The Contributor, v9 n8, June 1888
What again stands out to me is the disconnect between Whitney’s vision and the attitude of most Mormons towards literature. Although in the Victorian era authors first learned how to make a living from writing, Whitney makes no allusion to writing as a career, and even quotes Carlyle, who suggests that writers rule “from the grave… [over] whole nations or generations who would, or would not, give him bread while living…” Clearly Whitney’s expectation is that the writer may not be able to earn a living from his craft. Yet so much of our expectation today is that success as a writer is determined by how much money you make from it.
Whitney’s final paragraph above (3rd from the end in the complete sermon), is, I think, a classic Whitney take on Mormonism. We regularly hear from the pulpit in General Conference, as well as in other Church-related sources, how singularly important the Book of Mormon is to mankind. Still, this is the only reference I’ve seen that places it in the context of discovery. And while Whitney doesn’t indicate that he sees it this way, I wonder if the Book of Mormon might also be seen as discovering important elements of human nature, and even elements of the American psyche—perhaps another way that the Joseph Smith is the “real discoverer of America.”

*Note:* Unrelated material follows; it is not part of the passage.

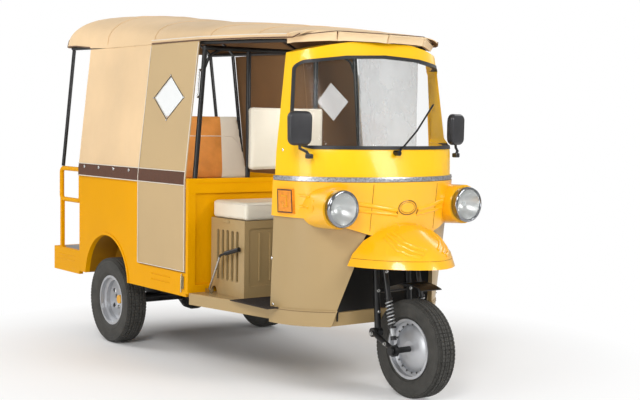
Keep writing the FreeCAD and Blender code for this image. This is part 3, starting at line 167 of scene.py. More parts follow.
def finish(name, colour, roughness, metallic=0.0, coat=0.0, specular=0.35, sheen=0.0, alpha=1.0,
           mottle=0.04, mottle_scale=6.0, grain=0.0, grain_scale=400.0):
    """A surface with a slightly uneven colour and gloss, and a fine grain in relief."""
    made = bpy.data.materials.new(name)
    made.use_nodes = True
    tree = made.node_tree
    shader = tree.nodes["Principled BSDF"]
    shader.inputs["Metallic"].default_value = metallic
    shader.inputs["Coat Weight"].default_value = coat
    shader.inputs["Coat Roughness"].default_value = 0.08
    shader.inputs["Specular IOR Level"].default_value = specular
    shader.inputs["Sheen Weight"].default_value = sheen
    shader.inputs["Alpha"].default_value = alpha
    at = tree.nodes.new("ShaderNodeTexCoord")
    clouds = tree.nodes.new("ShaderNodeTexNoise")
    clouds.name = "clouds"
    clouds.inputs["Scale"].default_value = mottle_scale
    clouds.inputs["Detail"].default_value = 5.0
    tree.links.new(at.outputs["Object"], clouds.inputs["Vector"])
    ramp = tree.nodes.new("ShaderNodeValToRGB")
    ramp.name = "colour"
    darker, lighter = ramp.color_ramp.elements
    darker.position, lighter.position = 0.3, 0.7
    darker.color = (*[c * (1 - mottle) for c in colour], 1)
    lighter.color = (*[min(1, c * (1 + mottle)) for c in colour], 1)
    tree.links.new(clouds.outputs["Fac"], ramp.inputs["Fac"])
    tree.links.new(ramp.outputs["Color"], shader.inputs["Base Color"])
    gloss = tree.nodes.new("ShaderNodeMapRange")
    gloss.inputs["To Min"].default_value = roughness * 0.85
    gloss.inputs["To Max"].default_value = min(1, roughness * 1.15)
    tree.links.new(clouds.outputs["Fac"], gloss.inputs["Value"])
    tree.links.new(gloss.outputs[0], shader.inputs["Roughness"])
    if grain:
        relief_on(made, grain, grain_scale)
    return made


def relief_on(made, depth, scale, detail=3.0, stretch=(1, 1, 1)):
    """Adds a noise relief of a depth in metres to a finish, over any relief that it has."""
    tree = made.node_tree
    shader = tree.nodes["Principled BSDF"]
    at = tree.nodes.new("ShaderNodeTexCoord")
    turn = tree.nodes.new("ShaderNodeMapping")
    turn.inputs["Scale"].default_value = stretch
    pattern = tree.nodes.new("ShaderNodeTexNoise")
    pattern.inputs["Scale"].default_value = scale
    pattern.inputs["Detail"].default_value = detail
    bump = tree.nodes.new("ShaderNodeBump")
    bump.inputs["Distance"].default_value = depth
    tree.links.new(at.outputs["Object"], turn.inputs["Vector"])
    tree.links.new(turn.outputs["Vector"], pattern.inputs["Vector"])
    tree.links.new(pattern.outputs["Fac"], bump.inputs["Height"])
    if shader.inputs["Normal"].links:
        tree.links.new(shader.inputs["Normal"].links[0].from_socket, bump.inputs["Normal"])
    tree.links.new(bump.outputs["Normal"], shader.inputs["Normal"])


def place_piece(form, name, body, finishes, stands_for=(), crease=32):
    """Makes a finished piece of a form, rounded to the eye except over its creases."""
    limit = math.radians(crease)
    for face in form.faces:
        face.smooth = True
    for edge in form.edges:
        edge.smooth = len(edge.link_faces) == 2 and edge.calc_face_angle(0) < limit
    mesh = bpy.data.meshes.new(name)
    form.to_mesh(mesh)
    form.free()
    for made in finishes:
        mesh.materials.append(made)
    piece = bpy.data.objects.new(name, mesh)
    scene.collection.objects.link(piece)
    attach(piece, body)
    for node in stands_for:
        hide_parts(node)
    return piece


def middle(node):
    """The middle of a CAD piece's box."""
    low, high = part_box(node)
    return (low + high) / 2


def add_turned(form, profile, centre, axis, steps=48, closed=True, material=0):
    """Adds a shape spun about an axis, from (along, out) pairs of its closed or open section."""
    axis, centre = Vector(axis).normalized(), Vector(centre)
    side = axis.orthogonal().normalized()
    before = set(form.faces)
    ends = [form.verts.new(centre + axis * along + side * out) for along, out in profile]
    runs = zip(ends, ends[1:] + ends[:1] if closed else ends[1:])
    edges = [form.edges.new(run) for run in runs]
    bmesh.ops.spin(form, geom=ends + edges, cent=centre, axis=axis, angle=2 * math.pi, steps=steps,
                   use_merge=True)
    for face in set(form.faces) - before:
        face.material_index = material


def close_up(form, reach=0.00001):
    """Joins the seams and poles of a form and turns its faces outwards."""
    bmesh.ops.remove_doubles(form, verts=form.verts, dist=reach)
    bmesh.ops.dissolve_degenerate(form, edges=form.edges, dist=reach)
    bmesh.ops.recalc_face_normals(form, faces=form.faces)


rubber = finish("tyre_rubber", tint(62, 61, 58), 0.66, mottle=0.25, mottle_scale=22, grain=0.0010,
                grain_scale=180)
tread_steps, block_height, block_gap = 76, 0.0042, 0.0028
shoulder_depth, least_block = 0.011, 0.00003
groove_depth, groove_slope = 0.0065, 0.0004
grooves = [(0.0125, 0.0165), (0.0335, 0.0375)]
# Shoulder and sidewall as (in from the widest place, down from the crown), then the foot at the
# rim as (in from the widest place, up from the bead).
sidewall = [(0.010, 0.0022), (0.0045, 0.0062), (0.0018, 0.0125), (0, 0.026), (0, 0.028),
            (0.0012, 0.030), (0.0004, 0.048), (0.0010, 0.056), (0.0028, 0.070), (0.0018, 0.072),
            (0.0022, 0.076)]
bead_radius = 0.1445
foot = [(0.0075, 0.010), (0.0135, 0.0), (0.020, -0.004), (0.020, -0.010)]
for node, body in (("tyre_front", "front_wheel"), ("tyre_rear_left", "rear_wheel_left"),
                   ("tyre_rear_right", "rear_wheel_right")):
    low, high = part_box(node)
    axle = middle(node)
    half = (high.y - low.y) / 2
    crown = (high.z - low.z) / 2 - block_height
    groove_foot = crown - groove_depth
    right_half = [(0.0, crown)]
    for start, end in grooves:
        right_half += [(start, crown), (start + groove_slope, groove_foot),
                       (end - groove_slope, groove_foot), (end, crown)]
    right_half += [(half - inset, crown - drop) for inset, drop in sidewall]
    right_half += [(half - inset, bead_radius + rise) for inset, rise in foot]
    form = bmesh.new()
    add_turned(form, right_half + [(-along, out) for along, out in right_half[:0:-1]], axle,
               (0, 1, 0), tread_steps)
    close_up(form)
    ribs = [face for face in form.faces
            if (face.calc_center_median() - axle).xz.length > crown - shoulder_depth
            and abs(face.normal.y) < 0.93 and face.calc_area() > least_block]
    bmesh.ops.inset_individual(form, faces=ribs, thickness=block_gap, depth=block_height,
                               use_even_offset=True)
    place_piece(form, node + "_tread", body, [rubber], [node], 28)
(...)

 FWIW, these quotations are from Carlyle’s On heroes, hero-worship, and the heroic in history, an edited compilation of lectures he gave between 1837 and 1840 which was published in 1841. Each of the paragraphs Whitney gives is a separate quotation, and these excerpts do not appear in the same order in Carlyle’s lecture. However, they are all from the fifth lecture in the book, The hero as man of letters, Johnson, Rousseau, Burns, dated Tuesday, 19th May 1840.